During the 2004 All-Ireland Senior Football Championship, he and Brian McLaughlin were suspended from the Donegal panel for a breach of discipline. The BBC reported that the pair had arrived for a "training session in an unfit condition" on two consecutive nights, one month after failing to turn up for one session at all.

In 2006, he and Kevin Cassidy were suspended from the Donegal football panel over a breach of discipline. McGee later returned and played in the 2006 Ulster Senior Football Championship Final at Croke Park, scoring one point.

McGee was a member of the Donegal team that won the National Football League in 2007, playing from the start to the end in the final against Mayo.

He spent some time in London and trained with their county team before returning to Donegal in 2010.

He and his brother played in the 2012 All-Ireland Senior Football Championship Final against Mayo. He had missed the start of the 2012 Ulster Senior Football Championship with a hamstring injury.

He departed the inter-county scene in 2016.
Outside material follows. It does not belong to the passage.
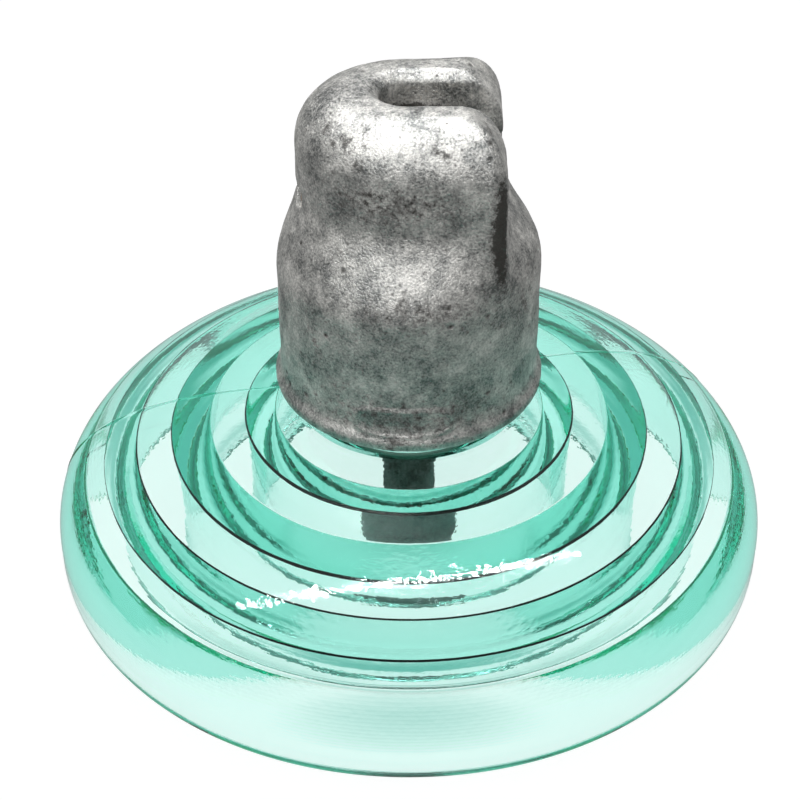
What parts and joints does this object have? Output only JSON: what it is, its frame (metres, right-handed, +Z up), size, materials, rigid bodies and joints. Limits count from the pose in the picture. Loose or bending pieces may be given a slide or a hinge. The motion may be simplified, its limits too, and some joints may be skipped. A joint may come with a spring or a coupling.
{
  "type": "glass insulator",
  "caption": "Cap-and-pin suspension insulator: ribbed toughened-glass disc, galvanised cap with a ball socket and a sliding locking clip, and a ball pin below.",
  "frame": {"origin": "centre of the plane that the glass rim stands on", "axes": "+Z up along the insulator's axis towards the cap, +X out of the socket's mouth"},
  "size_m": [0.255, 0.255, 0.1813],
  "materials": {
    "toughened_glass": "clear pale green pressed glass",
    "galvanised_iron": "hot-dip galvanised malleable casting, weathered grey",
    "galvanised_steel": "hot-dip galvanised forging",
    "cement": "cured mortar",
    "bitumen": "matt black",
    "cork": "pressed cork",
    "bronze": "cold-drawn spring bronze"
  },
  "bodies": {
    "insulator": {"glass_shell": "toughened_glass", "cap": "galvanised_iron", "cap_cement": "cement", "cap_cushion": "bitumen", "pin": "galvanised_steel", "pin_cement": "cement", "pin_cushion": "cork"},
    "locking_clip": {"locking_clip": "bronze"}
  },
  "joints": [
    {"name": "locking_clip_slide", "type": "slide", "parent": "insulator", "child": "locking_clip", "axis": [-1, 0, 0], "range_m": [0, 0.022]}
  ]
}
He thinks that the All Stars "mean very little" but admits his own total affects this thinking. Himself and Paddy Andrews agree on this.

Inter-provincial
McGee represented Ulster in the Inter-Provincial Series.

Post-playing career
In November 2017, he became part of Gary McDaid's backroom team when McDaid became the first manager of the new Donegal under-20 football team.

In March 2021, Donegal announced him as part of Gary Duffy's under-20 management team. In November 2022, he was part of the management team announced for Duffy's successor, Leo McLoone.

Personal life
McGee has a profound fear of flying, a condition which has affected his ability to cope with flights to games.

McGee supports marriage equality and has campaigned to Repeal the 8th Amendment of the Irish Constitution.

Honours
Donegal
 All-Ireland Senior Football Championship: 2012
 Ulster Senior Football Championship: 2011, 2012, 2014
 National Football League Division 1: 2007
 National Football League Division 2: 2011
 Dr McKenna Cup: 2009, 2010

Gaoth Dobhair
 Donegal Senior Football Championship: 2002, 2006, 2018

Colleges 
 Sigerson Cup: 2004, 2005

Individual
 All Star: 0
Nominated in 2012, 2014
 Player of the Week: February 2013

References

External links
 Official profile
 
 Eamon McGee at gaainfo.com
 Eamon McGee reflects on most memorable crisis meeting of his career

1984 births
Living people
Donegal inter-county Gaelic footballers
Gaelic football backs
Gaoth Dobhair Gaelic footballers
Irish expatriate sportspeople in England
Ulster inter-provincial Gaelic footballers
Winners of one All-Ireland medal (Gaelic football)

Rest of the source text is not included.